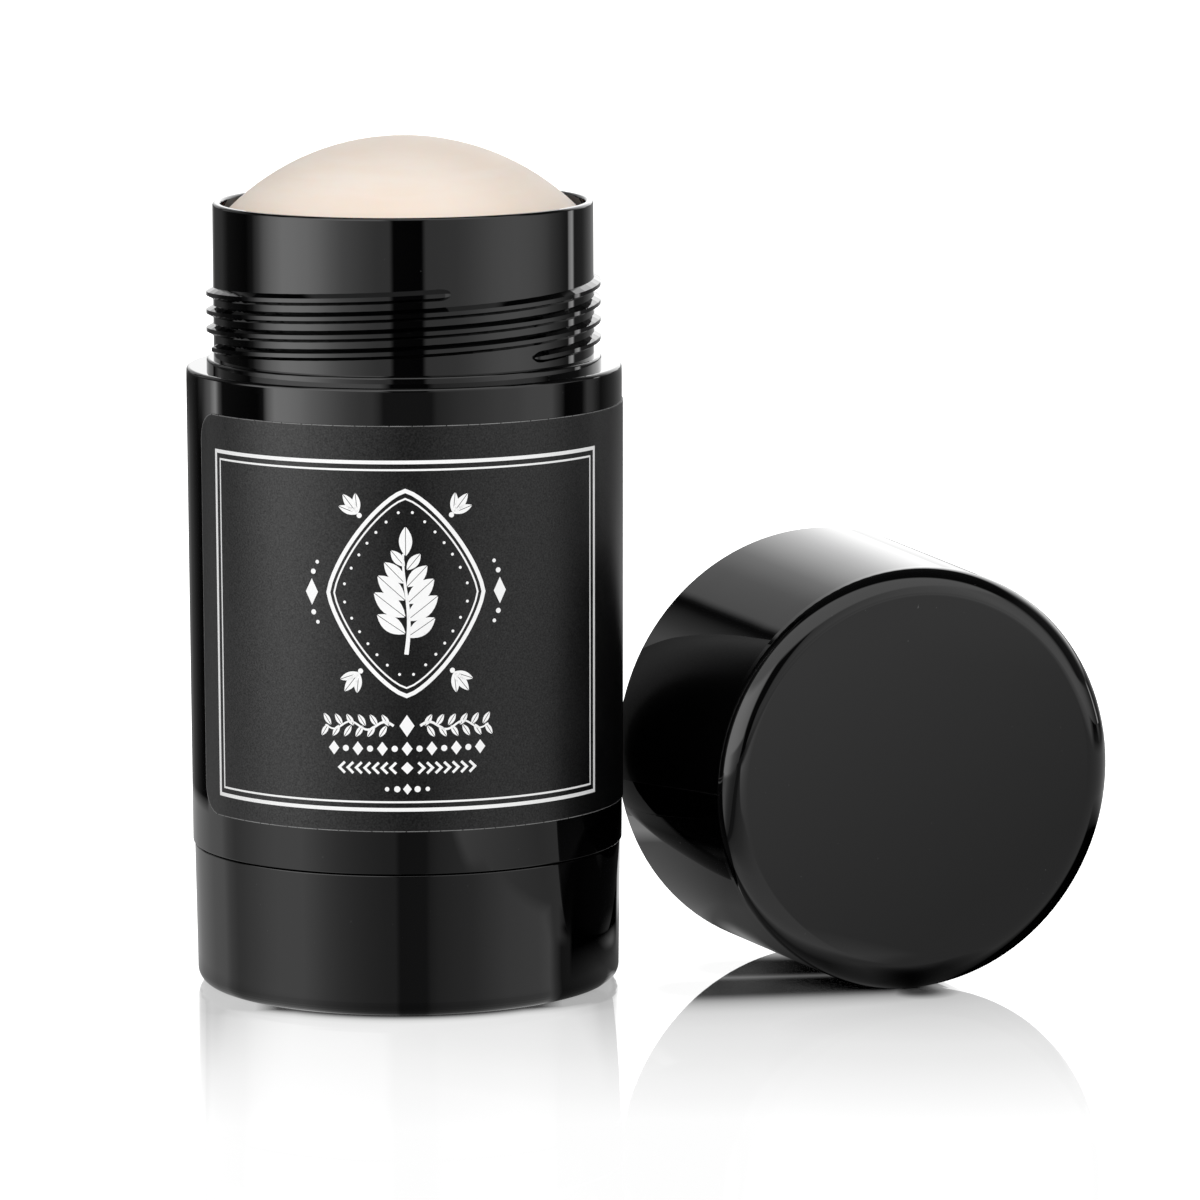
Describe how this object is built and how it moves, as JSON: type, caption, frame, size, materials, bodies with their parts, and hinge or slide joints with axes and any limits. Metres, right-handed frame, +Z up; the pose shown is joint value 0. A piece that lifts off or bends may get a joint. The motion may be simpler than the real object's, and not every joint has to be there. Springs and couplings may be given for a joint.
{
  "type": "twist-up deodorant stick",
  "caption": "Round twist-up deodorant stick with a threaded neck, a domed product and a wrap label, its screw cap off and lying beside it.",
  "frame": {"origin": "centre of the knob's flat foot, on the surface that the stick stands on", "axes": "+Z up along the stick's axis, -Y towards the front of the label, +X towards the cap"},
  "size_m": [0.1057, 0.0502, 0.0977],
  "materials": {
    "black_shell": "polished black moulding",
    "label_film": "satin charcoal film, printed",
    "white_mechanism": "natural white moulding",
    "product": "smooth waxy cream solid"
  },
  "bodies": {
    "container": {"outer_sleeve": "black_shell", "inner_tube": "black_shell", "label": "label_film", "cap": "black_shell"},
    "dial": {"knob": "black_shell", "spindle": "white_mechanism"},
    "carriage": {"elevator": "white_mechanism", "product_stick": "product"}
  },
  "joints": [
    {"name": "knob_turn", "type": "hinge", "parent": "container", "child": "dial", "pos_m": [0, 0, 0], "axis": [0, 0, -1], "range_deg": [0, 3120]},
    {"name": "elevator_lift", "type": "slide", "parent": "container", "child": "carriage", "axis": [0, 0, 1], "range_m": [0, 0.0521]}
  ],
  "couplings": [
    {"joint": "elevator_lift", "follows": "knob_turn", "m_per_rad": 0.00095493}
  ]
}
※
JOB =>
Output a single number: how many lines contain the word "joints".

EXERCISE RESPONSE =>
2